Aarti KAWLRA

Academic Director, Humanities Across Borders

International Institute for Asian Studies (IIAS),Leiden The Netherlands.
  a.kawlra AT iias DOT nl
  +91 9840047113


Bio

Aarti Kawlra is an anthropologist interested in the methods of oral history, geography and cultural studies to discursively interrogate colonial, postcolonial and global discourses of culture, heritage, education, and development.

She is Academic Director of the program “Humanities Across Borders: Asia and Africa in the world” (HAB) and Affiliated Fellow at the International Institute of Asian Studies (IIAS) at the Leiden University, The Netherlands since 2012. She was the Co-principal Investigator of the ICSSR sponsored project “Craft in the discourse of caste-based education in 20th century south India”, Madras Institute of Development Studies (MIDS) Chennai, 2016-2019. And before that she was Associate (Guest) Faculty at the Department of Humanities and Social Sciences, Indian Institute of Technology (IIT), Madras, Chennai, 2007 - 2012.

As a researcher, I am interested in the complex entanglements of indigo, understood as both a historically charged concept and a people’s knowledge-practice, in the itineraries of communities and nations, the subjectivities around its use, and how it is represented or narrated, both from within academe and without.

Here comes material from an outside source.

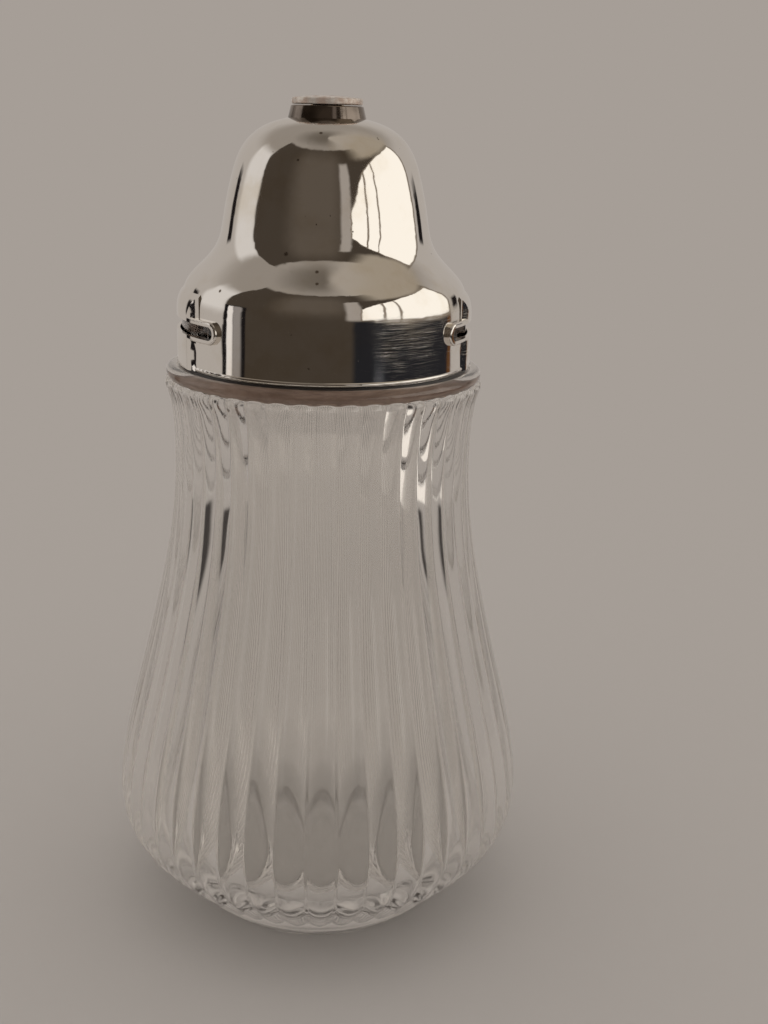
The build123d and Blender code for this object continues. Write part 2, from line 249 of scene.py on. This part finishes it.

As a lens of inquiry, indigo offers an opportunity for scholars and educators, to mobilize popular and expert discourses, practitioners, and consumers, for curricular transformation via a multi-modal heuristic of engagement and activism.


Project

Humanities Across Borders (HAB) is a network of institutions, a set of methodologies, and a model of collaboration, initiated by the International Institute for Asian Studies (IIAS), Leiden in 2016.  Working with university partners in parts of Asia, Africa, Europe, and the USA, HAB’s primary goal is to embed civic-minded pedagogies in higher education. We have developed context sensitive learning formats, like in situ experiential schools, practice-based workshops, and consultative roundtables, to facilitate trans-disciplinary dialogue among our partners together with local practitioners and civil society actors. Using shared themes from lived reality namely, food, place, craft and words, HAB is an experiment in building multi-university clusters for teaching and learning in a globally connected, yet locally situated way. See https://humanitiesacrossborders.org/ for more information. My affiliation at IFP will facilitate IFP researchers and students to become part of the HAB consortium and to contribute to the development of this trans-regional curricular innovation.

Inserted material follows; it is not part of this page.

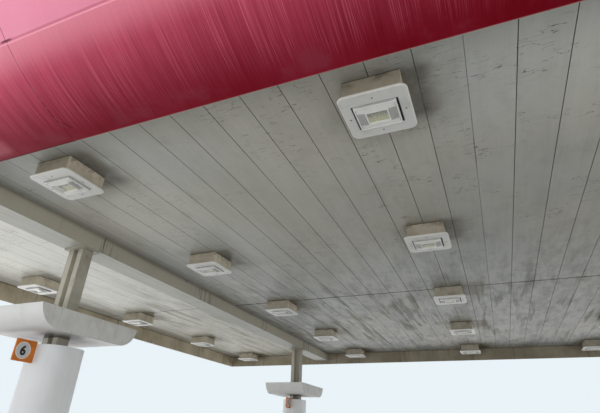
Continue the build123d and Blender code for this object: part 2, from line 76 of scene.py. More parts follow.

Representative publications

“Narrating indigo: Telling and re-telling subjectivities of craft in India” in Ways of Studying Craft edited by Chandan Bose and Mira Mohsini, Routledge, Forthcoming.

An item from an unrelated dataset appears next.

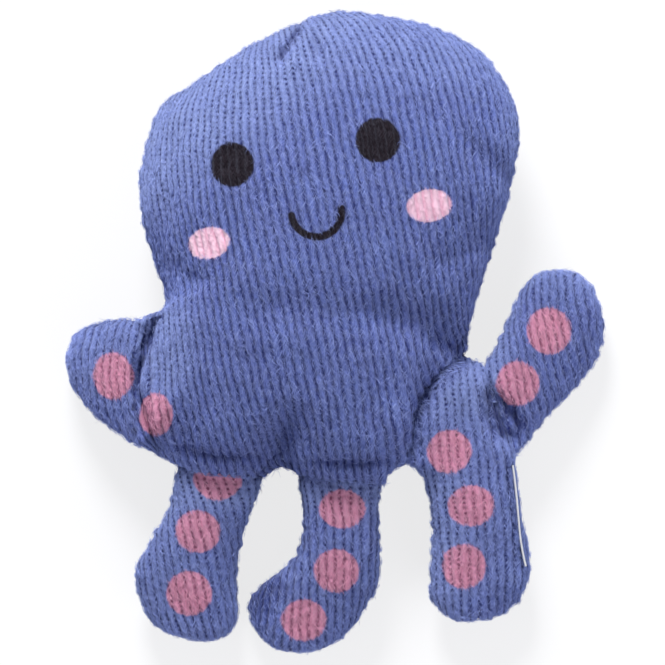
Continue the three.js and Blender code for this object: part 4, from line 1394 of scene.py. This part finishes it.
def labelPiece():
    # one tape folded in two, its cut ends in the seam of the right leg
    across, up = 60, 64
    line = smoothRun(label["line"], across + 1)
    seams = body["seam"] - dropOf(rightLeg, line)       # the label stands on the leg's seam
    direction = np.gradient(line, axis=0)
    direction /= np.linalg.norm(direction, axis=1)[:, None]
    away = np.column_stack([-direction[:, 1], direction[:, 0]])
    if away[len(away) // 2, 0] < 0:
        away = -away
    total = label["sunk"] + label["stands"]
    radius = label["apart"] / 2
    run = np.linspace(-(total + radius * math.pi / 2), total + radius * math.pi / 2, up + 1)
    points = []
    for layer in (0.5, -0.5):
        grid = np.zeros((across + 1, up + 1, 3))
        for k, s in enumerate(run):
            over = total + radius * math.pi / 2 - abs(s)      # length from the cut end
            if over <= total:
                height, off, turn = over, math.copysign(radius, s), 0.0
            else:
                bend = (over - total) / radius
                height = total + radius * math.sin(bend)
                off = math.copysign(radius * math.cos(bend), s)
                turn = bend
            off += math.copysign(layer * label["thickness"] * math.cos(turn), s) if s else 0
            height += layer * label["thickness"] * math.sin(turn)
            share = max(0, height - label["sunk"]) / label["stands"]
            wave = 0.12 * np.sin(np.linspace(0, 5, across + 1)) * share + label["lean"] * share
            pinch = 1 - 0.55 * math.exp(-((height - label["sunk"]) / 1.5) ** 2)
            grid[:, k, :2] = line + away * (off * pinch + wave)[:, None]
            grid[:, k, 2] = seams - label["sunk"] + height
        points.append(grid.reshape(-1, 3))
    wide = up + 1
    count = (across + 1) * wide
    outer = gridQuads(across, up)
    rim = list(range(up)) + [i * wide + up for i in range(across)]
    rim += [across * wide + k for k in range(up, 0, -1)] + [i * wide for i in range(across, 0, -1)]
    band = [[p, q, q + count, p + count] for p, q in zip(rim, rim[1:] + rim[:1])]
    faces = outer.tolist() + (outer[:, ::-1] + count).tolist() + [quad[::-1] for quad in band]
    mesh = newMesh("careLabel", np.vstack(points) * mm, faces)
    outwardFaces(mesh)
    cloth = np.zeros((count * 2, 3))
    cloth[:, 0] = np.tile(np.repeat(np.linspace(0, label["width"], across + 1), wide), 2)
    cloth[:, 1] = np.tile(run, (across + 1) * 2)
    layer = mesh.attributes.new("tapePoint", "FLOAT_VECTOR", "POINT")
    layer.data.foreach_set("vector", cloth.astype(np.float32).ravel())
    smoothFaces(mesh)
    mesh.set_sharp_from_angle(angle=math.radians(50))
    mesh.update()
    mesh.materials.append(tapeMaterial())
    return addObject("careLabel", mesh), label["width"] * mm, 2 * (total + radius * math.pi / 2) * mm


def tapeMaterial():
    material = bpy.data.materials.new("wovenSatinTape")
    tree = clearTree(material)
    tape = addNode(tree, "Attribute", {"attribute_name": "tapePoint"}, output="Vector")
    # satin threads, 0.25 mm apart where real ones are 0.1, so that they show
    threads = addNode(tree, "TexWave", {"Scale": 0.64, "Distortion": 0.6, "Detail": 2.0, "Vector": tape})
    drawn = addNode(tree, "VectorMath", times, tape, (3.0, 0.3, 1))
    streaks = addNode(tree, "TexNoise", {"Scale": 1.0, "Detail": 3.0, "Vector": drawn})
    tone = addNode(tree, "Mix", {"data_type": "RGBA", 6: hexColour(label["shade"]),
                                 7: hexColour(label["colour"])}, streaks, output=2)
    bump = addNode(tree, "Bump", {"Strength": 0.3, "Distance": 0.00005, "Height": threads})
    shader = addNode(tree, "BsdfPrincipled", {"Base Color": tone, "Normal": bump, "Roughness": 0.42,
                                              "Anisotropic": 0.4, "Sheen Weight": 0.1})
    addNode(tree, "OutputMaterial", {}, shader)
    return material


careLabel, tapeWidth, tapeLength = labelPiece()
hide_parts("care_label")
joinFrame(careLabel, rightLeg)
print("label made, tape", round(tapeLength / mm, 1), "mm long")

# floor, light and camera

stage = {
    "floor": "#eeeef0",
    "floorWhite": 0.78,         # how much of the floor that the camera sees is plain white
    "keyPlace": (-0.2, 1.07, 0.9),
    "keySize": 0.45,
    "keyPower": 24.5,
    "fillPlace": (0.7, -0.85, 0.6),
    "fillSize": 0.8,
    "fillPower": 4.2,
    "sky": "#eef1ff",
    "skyStrength": 0.5,
    "white": "#ffffff",
}

world = bpy.data.worlds.new("paleRoom")
bpy.context.scene.world = world
worldTree = clearTree(world)
skyLight = addNode(worldTree, "Background", {}, hexColour(stage["sky"]), stage["skyStrength"])
skySeen = addNode(worldTree, "Background", {}, hexColour(stage["white"]), 1.0)
seenRay = addNode(worldTree, "LightPath", {}, output="Is Camera Ray")
addNode(worldTree, "OutputWorld", {}, addNode(worldTree, "MixShader", {}, seenRay, skyLight, skySeen))


def makeFloor():
    # a wide sheet of matt card with softly lifted edges, so that it is a backdrop too
    count = 24
    line = np.linspace(-1.6, 1.6, count + 1)
    x, y = np.meshgrid(line, line)
    edge = np.maximum(np.maximum(np.abs(x), np.abs(y)) - 1.2, 0)
    points = np.column_stack([x.ravel(), y.ravel(), (edge ** 2).ravel() * 0.5])
    mesh = newMesh("floor", points, gridQuads(count, count).tolist())
    smoothFaces(mesh)
    material = bpy.data.materials.new("mattCard")
    tree = clearTree(material)
    grain = addNode(tree, "TexNoise", {"Scale": 900.0, "Detail": 2.0})
    bump = addNode(tree, "Bump", {"Strength": 0.05, "Distance": 0.0001, "Height": grain})
    card = addNode(tree, "BsdfDiffuse", {"Color": hexColour(stage["floor"]), "Normal": bump})
    glow = addNode(tree, "Emission", {}, hexColour(stage["white"]), 1.0)
    seen = addNode(tree, "MixShader", {}, stage["floorWhite"], card, glow)
    ray = addNode(tree, "LightPath", {}, output="Is Camera Ray")
    addNode(tree, "OutputMaterial", {}, addNode(tree, "MixShader", {}, ray, card, seen))
    mesh.materials.append(material)
    addObject("floor", mesh)


makeFloor()


def softLamp(name, place, size, power):
    lamp = bpy.data.lights.new(name, "AREA")
    lamp.shape = "DISK"
    lamp.size = size
    lamp.energy = power
    holder = addObject(name, lamp)
    holder.location = place
    holder.rotation_euler = (-Vector(place)).to_track_quat("-Z", "Y").to_euler()


softLamp("keyLamp", stage["keyPlace"], stage["keySize"], stage["keyPower"])
softLamp("fillLamp", stage["fillPlace"], stage["fillSize"], stage["fillPower"])

view = {
    "pixel": 0.241,             # millimetres of the toy's seam to a pixel of the picture
    "width": 665,
    "middle": (-0.63, 0.22),
    "distance": 2000,
    "sensor": 36,
}
camera = addObject("camera", bpy.data.cameras.new("camera"))
camera.location = (view["middle"][0] * mm, view["middle"][1] * mm, (view["distance"] + body["seam"]) * mm)
camera.data.sensor_width = view["sensor"]
camera.data.lens = view["sensor"] * view["distance"] / (view["pixel"] * view["width"])
camera.data.clip_end = 10
bpy.context.scene.camera = camera
bpy.context.scene.view_settings.view_transform = "Standard"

“Between culture and technology: Theme saris and the graphic representation of heritage in Tamil Nadu, India”. In Fashionable Traditions: Asian Handmade Textiles in Motion edited by Ayami Nakatani, pp 99-115. London: Lexington Books, 2020.

“An experiment in feminist technology in local governance: Revisiting the question of ‘invited spaces’ of participation in Kerala” co-authored with Binitha Thampi, in Review of Development and Change 24(2) 205-223, MIDS Chennai, January–June 2019.

We Who Wove with Lotus Thread: Summoning Community in South India, Orient Blackswan, India, January 2018.

“Reconstituting craft in the idiom of education for the masses”. In Inclusive Education in India: Concepts, Methods and Practice, edited by Milind Brahme, M. Suresh Babu and Thomas Muller, New Delhi: Mosaic Books, 2018.